3. Role of Posttranslational Modifications: Mass spectrometry analysis found that phosphorylation and acetylation in the nuclear localization signal region of IRF1 significantly regulate its transcriptional activity.
4. Inhibitory Effect of ssbp1: The transcriptional activity of IRF1 is significantly inhibited by the single-stranded DNA binding protein SSBP1, promoting its nuclear translocation.
5. Regulation of Cell Fate: IRF1 affects the proliferation, migration, and senescence of skin cells through nuclear translocation and posttranslational modifications. Especially under high-dose radiation, IRF1 overexpression significantly increased cell mortality.
6. Radiation-Induced Inflammatory Response: The transcriptional activation of IRF1 is associated with the infiltration of inflammatory cells in skin tissue. IRF1 gene knockout mice showed significantly reduced skin radiation damage.
7. Drug Intervention Experiments: Through molecular screening and structural simulation, two small molecule inhibitors were found to significantly inhibit IRF1 transcriptional activity, and their effects on alleviating radiation-induced inflammation and cell death were validated in in vivo and in vitro experiments.

Main Conclusions

This study revealed the activation pathway of IRF1 in structural cells under genotoxic stress. The research found that IRF1 senses mtDNA leakage and initiates the cgas/Sting signaling pathway, thereby triggering inflammatory cell death and radioactive skin damage. This not only provides a new perspective for understanding the role of IRF1 in radiation-induced inflammatory responses but also suggests the possibility of IRF1 as a potential therapeutic target.

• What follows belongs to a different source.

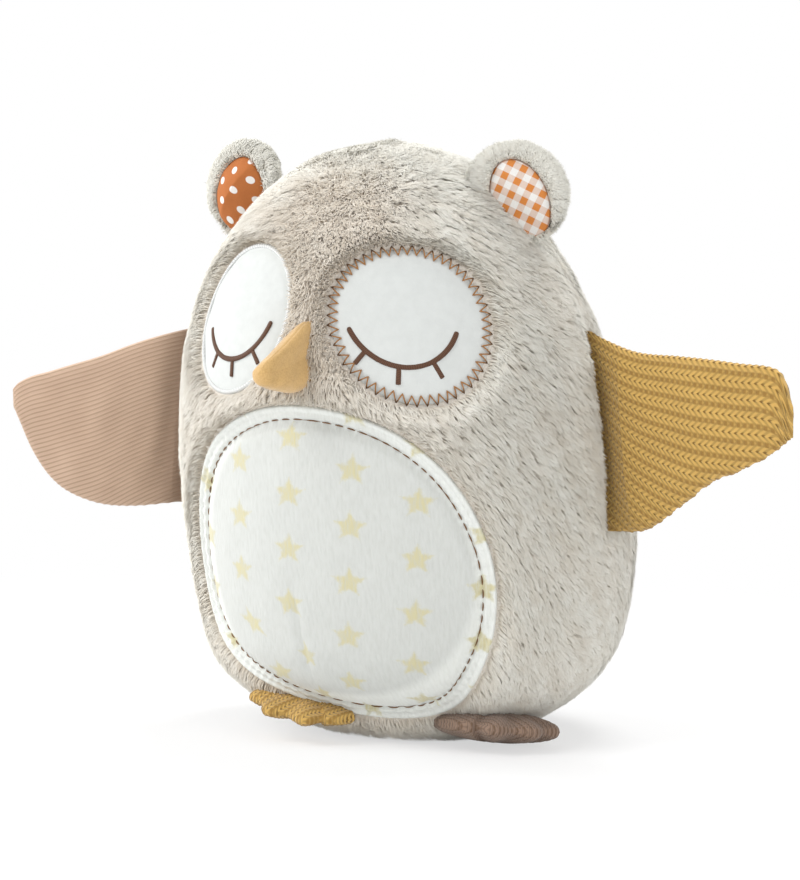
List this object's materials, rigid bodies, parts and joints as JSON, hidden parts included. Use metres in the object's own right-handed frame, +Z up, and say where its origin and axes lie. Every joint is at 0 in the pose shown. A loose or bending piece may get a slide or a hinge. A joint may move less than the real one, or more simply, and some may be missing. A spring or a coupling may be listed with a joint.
{
  "type": "plush owl",
  "caption": "Sitting stuffed fur owl with appliqued closed eyes, a star print belly patch, a soft beak, lined ears, padded knit wings and knit feet.",
  "frame": {"origin": "middle of the flat base that the owl sits on", "axes": "+Z up, the face looks along -Y, the owl's own left side is at +X"},
  "size_m": [0.3921, 0.2496, 0.276],
  "materials": {
    "fur": "long soft pile",
    "batting": "loose fibre",
    "calico": "plain weave",
    "minky": "short pile, star print",
    "brown_thread": "thread",
    "zigzag_thread": "thread",
    "satin": "satin thread",
    "felt": "smooth felt",
    "velour": "velour",
    "gingham": "woven check",
    "polka_dot": "printed dots",
    "mustard_knit": "chunky rib knit",
    "taupe_knit": "fine rib knit"
  },
  "bodies": {
    "body": {"front_panel": "fur", "back_panel_left": "fur", "back_panel_right": "fur", "base_panel": "fur", "body_stuffing": "batting", "pellet_bag": "calico", "belly_patch": "minky", "belly_topstitch": "brown_thread", "eye_patch_left": "felt", "eye_patch_right": "felt", "eye_zigzag_left": "zigzag_thread", "eye_satin_right": "satin", "eye_lid_left": "brown_thread", "eye_lid_right": "brown_thread", "beak": "velour"},
    "wing_left": {"wing_front_left": "mustard_knit", "wing_back_left": "mustard_knit", "wing_batting_left": "batting"},
    "wing_right": {"wing_front_right": "taupe_knit", "wing_back_right": "taupe_knit", "wing_batting_right": "batting"},
    "ear_left": {"ear_fur_left": "fur", "ear_lining_left": "gingham"},
    "ear_right": {"ear_fur_right": "fur", "ear_lining_right": "polka_dot"},
    "foot_left": {"foot_upper_left": "taupe_knit", "foot_sole_left": "taupe_knit"},
    "foot_right": {"foot_upper_right": "mustard_knit", "foot_sole_right": "mustard_knit"}
  },
  "joints": [
    {"name": "wing_left_fold", "type": "hinge", "parent": "body", "child": "wing_left", "pos_m": [0.1038, -0.01235, 0.14602], "axis": [-0.1222, -0.0676, 0.9902], "range_deg": [-50, 60], "stiffness_Nm_per_rad": 0.08},
    {"name": "wing_right_fold", "type": "hinge", "parent": "body", "child": "wing_right", "pos_m": [-0.10372, -0.01505, 0.14602], "axis": [0.1175, -0.0488, 0.9919], "range_deg": [-60, 42], "stiffness_Nm_per_rad": 0.08},
    {"name": "ear_left_flex", "type": "hinge", "parent": "body", "child": "ear_left", "pos_m": [0.06143, -0.03971, 0.24551], "axis": [0.6409, 0.2333, -0.7314], "range_deg": [-25, 25], "stiffness_Nm_per_rad": 0.1},
    {"name": "ear_right_flex", "type": "hinge", "parent": "body", "child": "ear_right", "pos_m": [-0.06143, -0.03971, 0.24551], "axis": [0.6409, -0.2333, 0.7314], "range_deg": [-25, 25], "stiffness_Nm_per_rad": 0.1},
    {"name": "foot_left_flex", "type": "hinge", "parent": "body", "child": "foot_left", "pos_m": [0.04299, -0.02209, 0.00355], "axis": [0.437, 0.8912, -0.1219], "range_deg": [0, 25], "stiffness_Nm_per_rad": 0.15},
    {"name": "foot_right_flex", "type": "hinge", "parent": "body", "child": "foot_right", "pos_m": [-0.01791, -0.05253, 0.01167], "axis": [0.9477, -0.2788, -0.1553], "range_deg": [0, 25], "stiffness_Nm_per_rad": 0.15}
  ]
}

Significance and Value of the Research

- This study not only advances the in-depth understanding of the role of structural cells in immune responses but also provides a theoretical basis for developing new therapeutic strategies. IRF1 inhibitors show great application potential, especially in radioactive skin damage and infectious diseases (such as COVID-19).

Research Highlights

• Discovery of Nuclear Translocation & Posttranslational Modifications: This study first revealed the key role of phosphorylation and acetylation modifications on the nuclear localization signal of IRF1 under radiation stress.
• Role of ssbp1: Proposed a new mechanism of IRF1 inhibition in structural cells, indicating that ssbp1 as an IRF1 repressor protein can significantly affect IRF1 activity and cell fate.
• Drug Screening and Application: Through molecular simulation screening, two novel small molecule IRF1 inhibitors were discovered, which can effectively prevent radiation-induced cell death and skin inflammation.

Through these achievements, the research not only provides new targets and therapeutic approaches for radiation-induced inflammatory diseases but also opens up a new understanding of the role of structural cells in immune regulation and stress response.